As an adult (at least heading in that direction), I've gotten better at self-evaluating. I can better tell how I feel, why I feel that way and how to fix it if it's a bad feeling or extend it if it's a good thing.
For example, I can tell just how well I stuck to my healthy habits that I've set for myself (exercising, eating healthy, reading, writing, learning, etc) throughout the week my assessing how I feel throughout the weekend. Regardless of the weekend plans, if I've stuck to my habits, my weekend will be thoroughly enjoyable. But if I slacked during the week, even if I have an incredible weekend planned, its entirety will be tinged with a slight but persistent negativity. I'll get offended more easily, I won't enjoy my company as much (even if I am my own company), I even notice a difference with my more visceral senses. A beautiful view doesn't grab my attention as easily, food is a bit less flavorful, my favorite sweatpants are slightly less comfy.
This understanding of how I feel is both good and bad. Part of me misses the simplicity of not understanding why I feel how I feel. Ignorance is bliss, after all. It is certainly much more work to keep tabs on how I feel and adjust accordingly. But at the same time, it certainly is nice to know that it's within my own power to alter how I feel when I don't like it.

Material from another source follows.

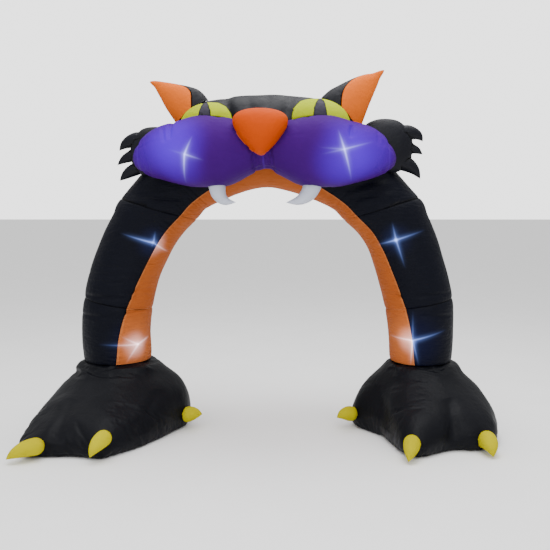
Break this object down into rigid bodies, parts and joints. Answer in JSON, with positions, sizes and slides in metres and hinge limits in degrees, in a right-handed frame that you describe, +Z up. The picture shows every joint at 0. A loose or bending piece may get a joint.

The way I see it in my head is like a bar graph. Each habit that I have is a bar (exercise is a bar, reading is a bar, eating healthy is a bar, getting good sleep is a bar, etc). I know that I feel solid if all the bars are above a certain level. If I do my self assessment and something feels off, I check all the bars (not alcoholic bars; I wouldn't suggest solving you problems that way). Is my Writing bar meeting expectations? Is my Learning bar above the minimum requirement? Whichever one is lowest, I work on. If all the bars look good except for Learning, I know I need to turn on NPR next time I'm in the car. If my To Do List bar is low, I know I need to check a couple of those things off the list.
If you don't have your own bar graph, I'd suggest thinking about that this week. What are the 5-10 areas you know make you feel better? If you don't feel 100%, have you checked the levels on your bar graph? Are they meeting spec?
If not, you know what to do.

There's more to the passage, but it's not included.